- _DATA LINES_
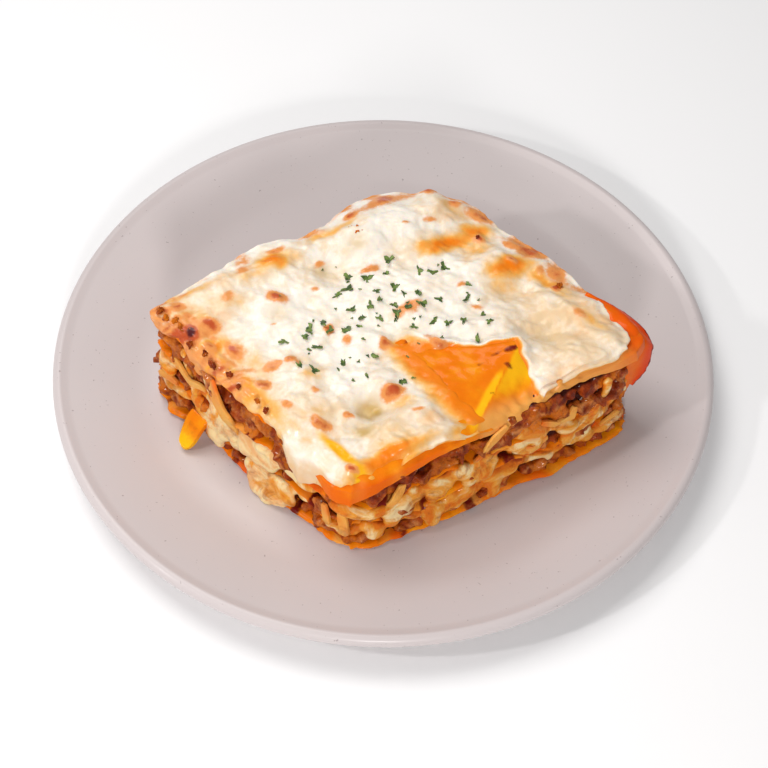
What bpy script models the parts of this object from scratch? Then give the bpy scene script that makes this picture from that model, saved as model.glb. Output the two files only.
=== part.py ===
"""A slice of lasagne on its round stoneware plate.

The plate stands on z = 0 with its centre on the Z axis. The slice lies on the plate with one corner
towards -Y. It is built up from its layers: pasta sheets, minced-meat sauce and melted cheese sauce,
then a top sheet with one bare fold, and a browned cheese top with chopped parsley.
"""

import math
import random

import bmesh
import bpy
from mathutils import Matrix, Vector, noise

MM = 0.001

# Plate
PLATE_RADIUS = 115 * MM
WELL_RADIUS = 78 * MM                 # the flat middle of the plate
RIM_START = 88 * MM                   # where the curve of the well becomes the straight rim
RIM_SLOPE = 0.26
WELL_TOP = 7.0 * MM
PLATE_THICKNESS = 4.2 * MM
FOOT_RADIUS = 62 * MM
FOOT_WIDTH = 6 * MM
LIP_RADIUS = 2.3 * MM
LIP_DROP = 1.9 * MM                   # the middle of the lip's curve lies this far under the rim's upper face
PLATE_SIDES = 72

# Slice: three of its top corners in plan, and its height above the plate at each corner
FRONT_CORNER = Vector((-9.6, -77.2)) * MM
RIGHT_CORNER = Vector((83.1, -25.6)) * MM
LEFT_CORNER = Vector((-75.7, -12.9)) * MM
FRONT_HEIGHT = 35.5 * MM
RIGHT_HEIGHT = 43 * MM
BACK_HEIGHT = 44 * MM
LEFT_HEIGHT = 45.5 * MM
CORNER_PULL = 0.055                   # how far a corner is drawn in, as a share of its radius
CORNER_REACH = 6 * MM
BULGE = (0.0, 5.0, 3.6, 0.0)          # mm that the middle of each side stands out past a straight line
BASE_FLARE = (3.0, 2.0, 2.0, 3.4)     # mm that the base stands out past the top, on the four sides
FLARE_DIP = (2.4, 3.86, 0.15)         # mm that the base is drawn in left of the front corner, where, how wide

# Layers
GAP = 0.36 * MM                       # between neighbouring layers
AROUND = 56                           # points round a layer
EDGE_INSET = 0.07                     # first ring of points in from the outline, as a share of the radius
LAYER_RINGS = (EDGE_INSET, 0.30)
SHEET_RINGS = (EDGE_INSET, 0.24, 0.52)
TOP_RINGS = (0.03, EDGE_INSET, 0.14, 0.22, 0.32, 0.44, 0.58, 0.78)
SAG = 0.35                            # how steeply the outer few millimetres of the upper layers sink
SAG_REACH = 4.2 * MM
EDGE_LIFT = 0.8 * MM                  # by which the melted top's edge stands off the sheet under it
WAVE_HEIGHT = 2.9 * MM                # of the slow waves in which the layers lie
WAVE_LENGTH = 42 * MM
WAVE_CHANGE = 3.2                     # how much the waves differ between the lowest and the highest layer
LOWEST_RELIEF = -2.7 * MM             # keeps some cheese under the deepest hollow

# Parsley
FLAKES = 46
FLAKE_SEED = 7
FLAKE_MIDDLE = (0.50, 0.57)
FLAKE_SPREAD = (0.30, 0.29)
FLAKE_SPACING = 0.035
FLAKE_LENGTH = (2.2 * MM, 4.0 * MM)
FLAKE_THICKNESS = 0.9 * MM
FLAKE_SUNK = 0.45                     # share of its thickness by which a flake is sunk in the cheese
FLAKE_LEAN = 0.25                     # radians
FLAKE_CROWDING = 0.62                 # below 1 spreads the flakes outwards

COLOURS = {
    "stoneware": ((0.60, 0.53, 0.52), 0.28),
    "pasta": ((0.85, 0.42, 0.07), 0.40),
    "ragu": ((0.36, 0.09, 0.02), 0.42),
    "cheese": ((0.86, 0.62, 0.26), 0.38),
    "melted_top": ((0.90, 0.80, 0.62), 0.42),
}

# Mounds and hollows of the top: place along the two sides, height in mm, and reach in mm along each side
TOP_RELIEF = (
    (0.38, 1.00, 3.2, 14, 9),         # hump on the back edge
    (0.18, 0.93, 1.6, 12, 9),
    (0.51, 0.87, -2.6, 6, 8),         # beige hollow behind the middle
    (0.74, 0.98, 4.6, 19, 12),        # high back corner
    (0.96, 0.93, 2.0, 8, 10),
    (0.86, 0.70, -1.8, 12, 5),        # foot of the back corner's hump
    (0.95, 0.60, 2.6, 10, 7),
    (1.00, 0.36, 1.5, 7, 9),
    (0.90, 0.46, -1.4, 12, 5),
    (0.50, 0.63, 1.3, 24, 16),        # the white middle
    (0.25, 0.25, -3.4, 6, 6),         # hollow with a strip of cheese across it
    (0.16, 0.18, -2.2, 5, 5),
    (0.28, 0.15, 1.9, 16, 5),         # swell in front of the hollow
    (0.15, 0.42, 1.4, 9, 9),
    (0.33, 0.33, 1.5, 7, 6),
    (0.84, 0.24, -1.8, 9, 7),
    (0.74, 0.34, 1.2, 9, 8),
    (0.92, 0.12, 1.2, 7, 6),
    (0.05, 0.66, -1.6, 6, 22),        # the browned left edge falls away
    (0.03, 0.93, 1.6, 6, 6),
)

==

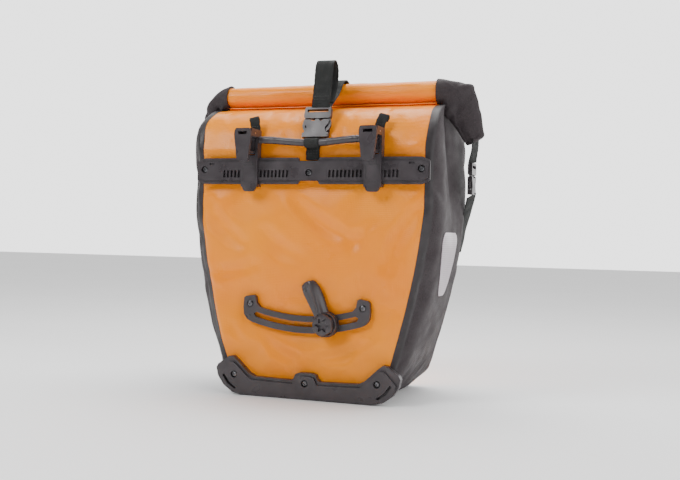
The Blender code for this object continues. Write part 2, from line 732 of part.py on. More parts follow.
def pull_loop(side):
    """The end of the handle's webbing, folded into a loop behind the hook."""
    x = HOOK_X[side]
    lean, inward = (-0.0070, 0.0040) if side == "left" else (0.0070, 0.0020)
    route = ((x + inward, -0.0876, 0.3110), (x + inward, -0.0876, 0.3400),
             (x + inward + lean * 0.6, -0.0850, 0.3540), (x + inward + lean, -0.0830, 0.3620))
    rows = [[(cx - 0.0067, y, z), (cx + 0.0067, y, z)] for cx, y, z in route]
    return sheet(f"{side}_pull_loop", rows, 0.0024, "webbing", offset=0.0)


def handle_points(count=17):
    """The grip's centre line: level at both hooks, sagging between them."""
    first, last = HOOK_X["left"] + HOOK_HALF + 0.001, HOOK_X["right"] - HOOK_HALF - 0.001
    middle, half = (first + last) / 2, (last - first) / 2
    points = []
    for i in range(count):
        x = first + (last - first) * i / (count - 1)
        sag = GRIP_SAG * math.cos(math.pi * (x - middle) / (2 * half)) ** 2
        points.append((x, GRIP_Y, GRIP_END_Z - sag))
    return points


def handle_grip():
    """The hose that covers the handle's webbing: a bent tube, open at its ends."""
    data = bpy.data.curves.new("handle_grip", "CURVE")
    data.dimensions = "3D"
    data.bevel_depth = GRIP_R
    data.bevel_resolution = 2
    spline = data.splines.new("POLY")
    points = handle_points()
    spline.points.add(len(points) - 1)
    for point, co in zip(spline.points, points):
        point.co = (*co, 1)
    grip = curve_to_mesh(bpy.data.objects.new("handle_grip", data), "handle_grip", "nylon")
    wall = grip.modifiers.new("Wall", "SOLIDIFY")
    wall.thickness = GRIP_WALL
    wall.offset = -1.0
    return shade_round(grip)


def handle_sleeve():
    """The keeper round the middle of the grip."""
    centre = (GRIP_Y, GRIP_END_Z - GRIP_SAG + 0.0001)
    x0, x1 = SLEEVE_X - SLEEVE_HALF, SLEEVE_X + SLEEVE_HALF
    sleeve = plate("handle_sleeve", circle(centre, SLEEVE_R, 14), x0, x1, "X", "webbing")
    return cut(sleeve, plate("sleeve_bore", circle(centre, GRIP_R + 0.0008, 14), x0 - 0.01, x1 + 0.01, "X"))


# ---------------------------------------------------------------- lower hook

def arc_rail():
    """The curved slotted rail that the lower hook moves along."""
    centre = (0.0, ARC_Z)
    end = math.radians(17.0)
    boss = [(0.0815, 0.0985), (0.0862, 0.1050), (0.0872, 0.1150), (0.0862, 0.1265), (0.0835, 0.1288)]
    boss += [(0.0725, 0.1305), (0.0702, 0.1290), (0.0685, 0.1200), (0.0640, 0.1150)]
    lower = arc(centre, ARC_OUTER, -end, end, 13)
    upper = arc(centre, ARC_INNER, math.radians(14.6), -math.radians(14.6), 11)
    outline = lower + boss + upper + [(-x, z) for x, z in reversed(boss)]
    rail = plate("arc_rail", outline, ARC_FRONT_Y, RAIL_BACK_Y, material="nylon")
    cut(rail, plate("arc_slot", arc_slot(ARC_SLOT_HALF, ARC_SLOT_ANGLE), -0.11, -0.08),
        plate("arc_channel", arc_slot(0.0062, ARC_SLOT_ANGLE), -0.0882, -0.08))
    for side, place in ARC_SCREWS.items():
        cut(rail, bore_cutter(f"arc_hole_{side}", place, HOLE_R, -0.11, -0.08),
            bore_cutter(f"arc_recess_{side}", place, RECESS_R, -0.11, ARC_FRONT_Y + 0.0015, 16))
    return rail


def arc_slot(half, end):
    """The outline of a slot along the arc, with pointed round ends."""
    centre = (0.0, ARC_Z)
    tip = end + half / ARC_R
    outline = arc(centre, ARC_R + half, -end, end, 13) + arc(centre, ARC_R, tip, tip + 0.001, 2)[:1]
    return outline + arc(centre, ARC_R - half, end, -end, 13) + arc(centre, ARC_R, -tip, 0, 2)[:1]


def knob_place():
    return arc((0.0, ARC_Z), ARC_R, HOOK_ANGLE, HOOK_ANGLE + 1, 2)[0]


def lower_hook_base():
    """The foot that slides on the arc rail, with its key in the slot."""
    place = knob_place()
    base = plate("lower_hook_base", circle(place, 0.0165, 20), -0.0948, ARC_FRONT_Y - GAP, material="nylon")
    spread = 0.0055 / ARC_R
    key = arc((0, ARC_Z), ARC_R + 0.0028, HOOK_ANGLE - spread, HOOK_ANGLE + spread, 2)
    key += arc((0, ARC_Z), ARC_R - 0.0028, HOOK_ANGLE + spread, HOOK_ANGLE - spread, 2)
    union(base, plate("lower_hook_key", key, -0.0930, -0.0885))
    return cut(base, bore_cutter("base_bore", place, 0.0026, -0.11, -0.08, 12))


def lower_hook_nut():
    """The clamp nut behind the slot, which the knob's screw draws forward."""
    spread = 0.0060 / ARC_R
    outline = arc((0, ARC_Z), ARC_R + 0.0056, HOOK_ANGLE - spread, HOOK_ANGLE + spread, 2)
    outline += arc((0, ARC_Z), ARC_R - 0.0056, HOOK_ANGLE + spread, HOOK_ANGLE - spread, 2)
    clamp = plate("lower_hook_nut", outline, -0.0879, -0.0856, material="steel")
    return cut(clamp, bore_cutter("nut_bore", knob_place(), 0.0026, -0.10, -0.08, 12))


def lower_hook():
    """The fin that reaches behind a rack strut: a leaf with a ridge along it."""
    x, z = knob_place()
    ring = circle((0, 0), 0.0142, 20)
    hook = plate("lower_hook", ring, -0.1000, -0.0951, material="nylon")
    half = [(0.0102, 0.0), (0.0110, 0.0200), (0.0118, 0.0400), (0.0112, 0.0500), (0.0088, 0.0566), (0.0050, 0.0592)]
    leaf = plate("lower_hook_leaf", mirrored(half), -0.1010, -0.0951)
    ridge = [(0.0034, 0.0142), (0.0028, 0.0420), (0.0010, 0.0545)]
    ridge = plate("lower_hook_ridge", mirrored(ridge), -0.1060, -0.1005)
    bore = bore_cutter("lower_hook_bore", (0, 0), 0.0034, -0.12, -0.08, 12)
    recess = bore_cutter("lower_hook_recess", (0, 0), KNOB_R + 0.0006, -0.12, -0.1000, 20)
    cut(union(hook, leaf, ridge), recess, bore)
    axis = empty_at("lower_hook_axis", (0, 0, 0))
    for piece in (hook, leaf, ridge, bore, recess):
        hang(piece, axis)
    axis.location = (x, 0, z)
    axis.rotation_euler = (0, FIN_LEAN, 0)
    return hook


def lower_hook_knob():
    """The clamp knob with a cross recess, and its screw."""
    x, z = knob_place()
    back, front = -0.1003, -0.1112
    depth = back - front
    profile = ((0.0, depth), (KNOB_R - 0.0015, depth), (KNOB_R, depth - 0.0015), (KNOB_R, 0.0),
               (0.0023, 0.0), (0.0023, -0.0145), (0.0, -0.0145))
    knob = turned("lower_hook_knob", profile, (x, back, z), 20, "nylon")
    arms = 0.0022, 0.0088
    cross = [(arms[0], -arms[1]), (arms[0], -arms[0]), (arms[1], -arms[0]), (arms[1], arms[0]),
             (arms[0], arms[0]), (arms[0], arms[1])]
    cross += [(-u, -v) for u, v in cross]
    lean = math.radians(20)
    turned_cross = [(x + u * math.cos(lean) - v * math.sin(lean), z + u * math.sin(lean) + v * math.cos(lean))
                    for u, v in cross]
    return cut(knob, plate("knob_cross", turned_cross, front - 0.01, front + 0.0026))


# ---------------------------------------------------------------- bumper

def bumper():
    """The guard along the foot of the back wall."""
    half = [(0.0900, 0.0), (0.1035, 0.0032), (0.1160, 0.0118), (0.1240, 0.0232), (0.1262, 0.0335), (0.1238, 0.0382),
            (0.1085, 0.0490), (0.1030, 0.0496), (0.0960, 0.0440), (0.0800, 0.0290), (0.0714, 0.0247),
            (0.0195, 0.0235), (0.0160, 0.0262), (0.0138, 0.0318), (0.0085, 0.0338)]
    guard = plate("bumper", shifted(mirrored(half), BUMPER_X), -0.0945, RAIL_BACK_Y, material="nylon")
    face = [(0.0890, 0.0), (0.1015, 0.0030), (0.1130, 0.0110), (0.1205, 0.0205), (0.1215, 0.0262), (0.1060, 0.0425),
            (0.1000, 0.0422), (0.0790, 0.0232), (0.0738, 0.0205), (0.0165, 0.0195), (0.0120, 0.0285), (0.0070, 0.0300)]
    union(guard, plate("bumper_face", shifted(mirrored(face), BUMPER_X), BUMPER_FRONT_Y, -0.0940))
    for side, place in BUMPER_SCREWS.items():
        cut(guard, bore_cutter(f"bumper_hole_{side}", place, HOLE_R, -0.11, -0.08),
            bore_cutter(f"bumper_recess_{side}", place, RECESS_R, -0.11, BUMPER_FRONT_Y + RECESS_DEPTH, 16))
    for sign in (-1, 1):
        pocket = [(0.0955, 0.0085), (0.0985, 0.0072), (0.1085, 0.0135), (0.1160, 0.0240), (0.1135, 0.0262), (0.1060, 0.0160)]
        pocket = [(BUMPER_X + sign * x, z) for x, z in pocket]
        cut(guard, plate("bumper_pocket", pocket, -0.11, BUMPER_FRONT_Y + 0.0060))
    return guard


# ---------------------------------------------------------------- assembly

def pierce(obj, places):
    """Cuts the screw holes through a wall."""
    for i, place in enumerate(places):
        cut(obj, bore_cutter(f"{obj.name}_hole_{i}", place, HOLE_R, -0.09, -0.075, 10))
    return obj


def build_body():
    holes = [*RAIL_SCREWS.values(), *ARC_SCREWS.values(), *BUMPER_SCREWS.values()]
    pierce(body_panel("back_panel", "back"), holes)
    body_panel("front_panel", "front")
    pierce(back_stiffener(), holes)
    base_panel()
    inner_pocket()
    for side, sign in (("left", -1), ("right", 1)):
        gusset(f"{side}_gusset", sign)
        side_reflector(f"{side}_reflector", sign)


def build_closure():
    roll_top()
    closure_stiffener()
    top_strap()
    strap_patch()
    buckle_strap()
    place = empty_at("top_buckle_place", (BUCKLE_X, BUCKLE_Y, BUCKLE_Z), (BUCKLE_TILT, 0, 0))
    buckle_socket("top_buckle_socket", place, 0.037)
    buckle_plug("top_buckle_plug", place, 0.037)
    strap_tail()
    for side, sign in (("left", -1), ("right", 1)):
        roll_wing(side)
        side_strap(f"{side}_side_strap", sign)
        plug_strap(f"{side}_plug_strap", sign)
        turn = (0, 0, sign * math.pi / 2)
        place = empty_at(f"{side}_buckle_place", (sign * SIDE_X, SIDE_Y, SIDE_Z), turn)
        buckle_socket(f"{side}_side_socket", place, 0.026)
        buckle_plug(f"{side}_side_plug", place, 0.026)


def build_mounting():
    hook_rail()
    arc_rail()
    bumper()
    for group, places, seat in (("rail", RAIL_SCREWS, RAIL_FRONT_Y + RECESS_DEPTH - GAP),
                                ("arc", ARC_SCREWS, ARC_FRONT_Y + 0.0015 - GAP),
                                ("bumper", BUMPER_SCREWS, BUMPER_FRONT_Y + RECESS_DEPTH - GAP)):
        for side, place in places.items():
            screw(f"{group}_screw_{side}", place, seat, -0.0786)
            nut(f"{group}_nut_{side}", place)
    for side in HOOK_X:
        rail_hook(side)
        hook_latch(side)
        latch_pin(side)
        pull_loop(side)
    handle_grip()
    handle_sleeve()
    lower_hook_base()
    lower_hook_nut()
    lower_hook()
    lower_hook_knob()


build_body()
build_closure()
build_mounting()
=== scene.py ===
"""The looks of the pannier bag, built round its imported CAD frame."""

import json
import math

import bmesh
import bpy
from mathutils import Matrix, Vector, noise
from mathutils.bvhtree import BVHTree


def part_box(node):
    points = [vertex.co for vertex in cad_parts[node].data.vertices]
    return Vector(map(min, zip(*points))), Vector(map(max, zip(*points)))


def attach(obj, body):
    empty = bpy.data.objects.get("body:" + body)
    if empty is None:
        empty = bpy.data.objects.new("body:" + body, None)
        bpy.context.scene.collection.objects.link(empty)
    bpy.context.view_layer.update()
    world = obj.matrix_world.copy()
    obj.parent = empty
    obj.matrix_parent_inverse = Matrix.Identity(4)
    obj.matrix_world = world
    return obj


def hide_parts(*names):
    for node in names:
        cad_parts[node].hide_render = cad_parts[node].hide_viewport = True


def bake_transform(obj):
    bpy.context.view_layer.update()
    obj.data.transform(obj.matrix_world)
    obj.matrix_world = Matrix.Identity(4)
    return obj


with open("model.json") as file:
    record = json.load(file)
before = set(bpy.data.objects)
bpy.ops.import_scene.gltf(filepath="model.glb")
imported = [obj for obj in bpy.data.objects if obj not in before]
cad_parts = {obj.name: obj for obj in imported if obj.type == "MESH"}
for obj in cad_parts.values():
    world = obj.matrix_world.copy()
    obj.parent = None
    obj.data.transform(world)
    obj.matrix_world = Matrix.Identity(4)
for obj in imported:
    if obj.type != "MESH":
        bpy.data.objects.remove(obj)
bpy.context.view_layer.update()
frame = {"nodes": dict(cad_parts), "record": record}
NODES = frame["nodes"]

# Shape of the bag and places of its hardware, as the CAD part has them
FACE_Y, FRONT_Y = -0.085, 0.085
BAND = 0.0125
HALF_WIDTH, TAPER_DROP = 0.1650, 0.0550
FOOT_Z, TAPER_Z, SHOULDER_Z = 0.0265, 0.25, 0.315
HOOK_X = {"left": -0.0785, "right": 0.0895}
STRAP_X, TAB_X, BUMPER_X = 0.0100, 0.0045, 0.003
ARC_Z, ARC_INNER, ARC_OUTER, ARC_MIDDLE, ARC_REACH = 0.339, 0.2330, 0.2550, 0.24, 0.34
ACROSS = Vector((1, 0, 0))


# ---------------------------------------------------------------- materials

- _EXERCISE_
From the records above, copy out the line with "hook_latch(side)", the line with "bpy.data.objects.remove(obj)", and every line between them, word for word.

- _THE OUTPUT_
        hook_latch(side)
        latch_pin(side)
        pull_loop(side)
    handle_grip()
    handle_sleeve()
    lower_hook_base()
    lower_hook_nut()
    lower_hook()
    lower_hook_knob()


build_body()
build_closure()
build_mounting()
=== scene.py ===
"""The looks of the pannier bag, built round its imported CAD frame."""

import json
import math

import bmesh
import bpy
from mathutils import Matrix, Vector, noise
from mathutils.bvhtree import BVHTree


def part_box(node):
    points = [vertex.co for vertex in cad_parts[node].data.vertices]
    return Vector(map(min, zip(*points))), Vector(map(max, zip(*points)))


def attach(obj, body):
    empty = bpy.data.objects.get("body:" + body)
    if empty is None:
        empty = bpy.data.objects.new("body:" + body, None)
        bpy.context.scene.collection.objects.link(empty)
    bpy.context.view_layer.update()
    world = obj.matrix_world.copy()
    obj.parent = empty
    obj.matrix_parent_inverse = Matrix.Identity(4)
    obj.matrix_world = world
    return obj


def hide_parts(*names):
    for node in names:
        cad_parts[node].hide_render = cad_parts[node].hide_viewport = True


def bake_transform(obj):
    bpy.context.view_layer.update()
    obj.data.transform(obj.matrix_world)
    obj.matrix_world = Matrix.Identity(4)
    return obj


with open("model.json") as file:
    record = json.load(file)
before = set(bpy.data.objects)
bpy.ops.import_scene.gltf(filepath="model.glb")
imported = [obj for obj in bpy.data.objects if obj not in before]
cad_parts = {obj.name: obj for obj in imported if obj.type == "MESH"}
for obj in cad_parts.values():
    world = obj.matrix_world.copy()
    obj.parent = None
    obj.data.transform(world)
    obj.matrix_world = Matrix.Identity(4)
for obj in imported:
    if obj.type != "MESH":
        bpy.data.objects.remove(obj)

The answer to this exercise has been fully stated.